A career criminal with more than 60 convictions was imprisoned for five-and-a-half years for a raid on a Warwick house that netted cash and an iPhone.

Christopher Winslow Ray, 43, of Warwick, and an accomplice were interrupted by a woman who returned home early.

Ray and Damon Morris, 25, from Paget, admitted breaking into the Rockland View house on November 19.

Puisne Judge Charles-Etta Simmons noted that Morris, who had no previous convictions, played a minor role. She sentenced him to a one-year probation order, sparing the 25-year-old any further prison time.

“I can assure you that this will never happen again. I embarrassed myself and my family,” said Morris, before apologising to the court, victim and his family, expressing remorse for being away from his son.

After reviewing the 22 pages of antecedents chronicling Ray’s life of crime, Mrs Justice Simmons ordered that available programmes deemed suitable be made available to him.

Ray asked for leniency, saying that despite his criminal record he still hoped he could turn his life around.

“Listening to my record as it was summarised was embarrassing to say the least,” he said. “I know what I did was wrong. I’m not trying to take away from that.

“All I’m asking for is a chance to prove that I’m better than this.
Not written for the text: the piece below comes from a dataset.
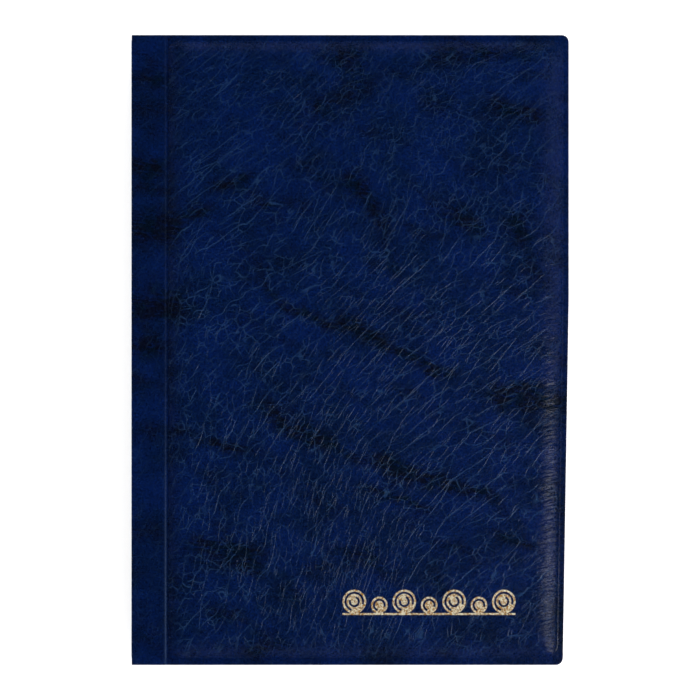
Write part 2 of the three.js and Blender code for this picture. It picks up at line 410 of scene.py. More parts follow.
def section_of_sheet(step):
    """The inside face of the front half of the wrapping sheet, from the spine's middle to the fore edge.

    Returns the place, the outward normal and the cloth coordinate of each station."""
    upright = stations(MIDDLE_Z, (SHEET_Z, 0.6 * MM))[:-1]
    turn = np.linspace(math.pi, math.pi / 2, 7)
    face = stations(
        FOLD_X,
        (GROOVE_X - 0.8 * MM, 0.6 * MM),
        (PAD_LEFT + 0.6 * MM, 0.13 * MM),
        (PAD_LEFT + ROLL_SPINE, 0.3 * MM),
        (PAD_RIGHT - ROLL_FORE, step),
        (PAD_RIGHT, ROLL_STEP),
        (FORE_X - EDGE_ROUND, RIM_STEP),
        (FORE_X, EDGE_ROUND / 3),
    )[1:]
    x = np.concatenate([np.full(len(upright) + len(turn), FOLD_X), face])
    z = np.concatenate([upright, np.full(len(turn) + len(face), SHEET_Z)])
    angle = np.concatenate([np.full(len(upright), math.pi), turn, np.full(len(face), math.pi / 2)])
    arc = SKIN * (angle - math.pi / 2)
    u = (x - arc - (SHEET_Z - z)) / MM
    return x, z, np.cos(angle), np.sin(angle), u


def rows_of_sheet(step):
    return stations(
        FOOT_Y,
        (FOOT_Y + EDGE_ROUND, EDGE_ROUND / 3),
        (PAD_FOOT, RIM_STEP),
        (PAD_FOOT + ROLL_FOOT, ROLL_STEP),
        (PAD_HEAD - ROLL_HEAD, step),
        (PAD_HEAD, ROLL_STEP),
        (HEAD_Y - EDGE_ROUND, RIM_STEP),
        (HEAD_Y, EDGE_ROUND / 3),
    )


def cavity_grid(step, inset):
    """Where the padding lies under the sheet: the grid of x, y and the height over the inside face."""
    x = stations(PAD_LEFT + inset, (PAD_LEFT + ROLL_SPINE, 0.8 * MM), (PAD_RIGHT - ROLL_FORE, step))
    x = np.append(x, stations(x[-1], (PAD_RIGHT - inset, 1.2 * MM))[1:])
    y = stations(PAD_FOOT + inset, (PAD_FOOT + ROLL_FOOT, 1.2 * MM), (PAD_HEAD - ROLL_HEAD, step))
    y = np.append(y, stations(y[-1], (PAD_HEAD - inset, 1.2 * MM))[1:])
    x, y = np.meshgrid(x, y)
    return x, y, PAD_LIFT * pad_rise(x, y, SKIN)


def wrapping_sheet(name, cover, step, streaks, material, back=False):
    """Half of the leatherette: a cover's skin, the fold beside it and half of the spine."""
    x, z, nx, nz, u = section_of_sheet(step)
    y = rows_of_sheet(step)
    column_x, row_y = np.meshgrid(x, y)
    on_face = nz > 0.999
    from_edge = np.minimum(row_y - FOOT_Y, HEAD_Y - row_y)
    from_edge = np.minimum(from_edge, np.where(on_face, FORE_X - column_x, 1))
    thick = cover.thickness(np.where(on_face, column_x, FOLD_X), row_y, from_edge)
    px, py = rounded(column_x, row_y, CORNER_RADIUS, FORE_X, HEAD_Y)
    px = leaned(px, py)
    outside = in_3d(px + nx * thick, py, z + nz * thick)
    inside = in_3d(px, py, np.broadcast_to(z, px.shape))
    middle_u = u[0]
    cloth_u = 2 * middle_u - u if back else u
    cloth_u, cloth_v = np.meshgrid(cloth_u, y / MM)
    place = mirrored if back else (lambda points: points)

    def looks(u_mm, v_mm, rise):
        """The attributes that the leatherette's material reads."""
        across_mm = 2 * middle_u - u_mm if back else u_mm
        from_spine_weld = across_mm - PAD_LEFT / MM
        from_fore_weld = PAD_RIGHT / MM - across_mm
        # Painted shade: darker within a few millimetres of the spine weld, and beside the fore weld towards
        # the foot, where the pad's slopes and the weld's valley lie in shade.
        painted_weld_shade = 0.22 * smooth(5.5, 0.5, from_spine_weld) * (from_spine_weld > 0)
        painted_weld_shade += 0.45 * smooth(2.4, 0.4, from_fore_weld) * smooth(20, -60, v_mm)
        # Painted highlight: a pale line along the groove's spine-side wall, strongest towards the foot,
        # standing in for that wall catching the light.
        from_groove_highlight = across_mm - GROOVE_X / MM + 0.4
        groove_highlight_line = np.exp(-((from_groove_highlight / 0.26) ** 2))
        return {
            "cloth": in_3d(u_mm, v_mm, 0.0),
            # The smoky print, with the painted shade beside the welds folded in.
            "darkening": 1 - (1 - darkening(u_mm, v_mm, streaks)) * (1 - painted_weld_shade),
            "grain": (0.25 + 0.75 * rise) * (1 - 0.3 * smooth(-5, 75, v_mm)),
            "gathered": np.sign(rise) * smooth(9, 3, from_fore_weld) * smooth(60, -60, v_mm),
            "painted_groove_highlight": groove_highlight_line * (0.06 + 0.36 * smooth(5, -75, v_mm)),
        }

    build = Builder()
    rise = np.where(on_face, pad_rise(column_x, row_y), 0)
    top = build.add(place(outside), **looks(cloth_u, cloth_v, rise))
    build.grid(top, flip=back)

    # The cut edges: the foot, the fore edge and the head, then the end at the middle of the spine.
    edge = np.concatenate([inside[0, :-1], inside[:-1, -1], inside[-1, ::-1]])
    edge_looks = looks(
        np.concatenate([cloth_u[0, :-1], cloth_u[:-1, -1], cloth_u[-1, ::-1]]),
        np.concatenate([cloth_v[0, :-1], cloth_v[:-1, -1], cloth_v[-1, ::-1]]),
        np.zeros(len(edge)),
    )
    lower = build.add(place(edge), **edge_looks)
    upper = np.concatenate([top[0, :-1], top[:-1, -1], top[-1, ::-1]])
    build.grid(np.stack([lower, upper]), flip=back)
    build.faces.append([*top[::-1, 0].tolist(), int(lower[0]), int(lower[-1])])

    # Underneath: strips from foot to head up to the field, and a hollow for the padding.
    strips = int(np.searchsorted(x, GROOVE_X - 0.5 * MM))
    foot, head = lower[: strips + 1], lower[::-1][: strips + 1]
    build.grid(np.stack([foot, head]), flip=not back)
    hollow_x, hollow_y, height = cavity_grid(2.5 * MM, SKIN)
    height[[0, -1]] = height[:, [0, -1]] = 0
    hollow = in_3d(leaned(hollow_x, hollow_y), hollow_y, SHEET_Z + height)
    hollow_looks = looks(hollow_x / MM, hollow_y / MM, np.zeros(hollow_x.shape))
    build.grid(build.add(place(hollow), **hollow_looks), flip=not back)
    return build.finish(name, material, fill=True)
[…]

That my place in society doesn’t have to be prison all the time.”

Prosecutor Takiyah Burgess called the offence a “total invasion of privacy” and called for a sentence of between three and five years in prison.

She told the court that the complainant had returned home around 11am and saw a gate which she had left closed was open.

As she continued to look around she noticed a garage window was open, and a closet door inside the house appeared to be open, when both were usually left shut.

She then heard what appeared to be people inside the house and called her husband to ask if he had returned home.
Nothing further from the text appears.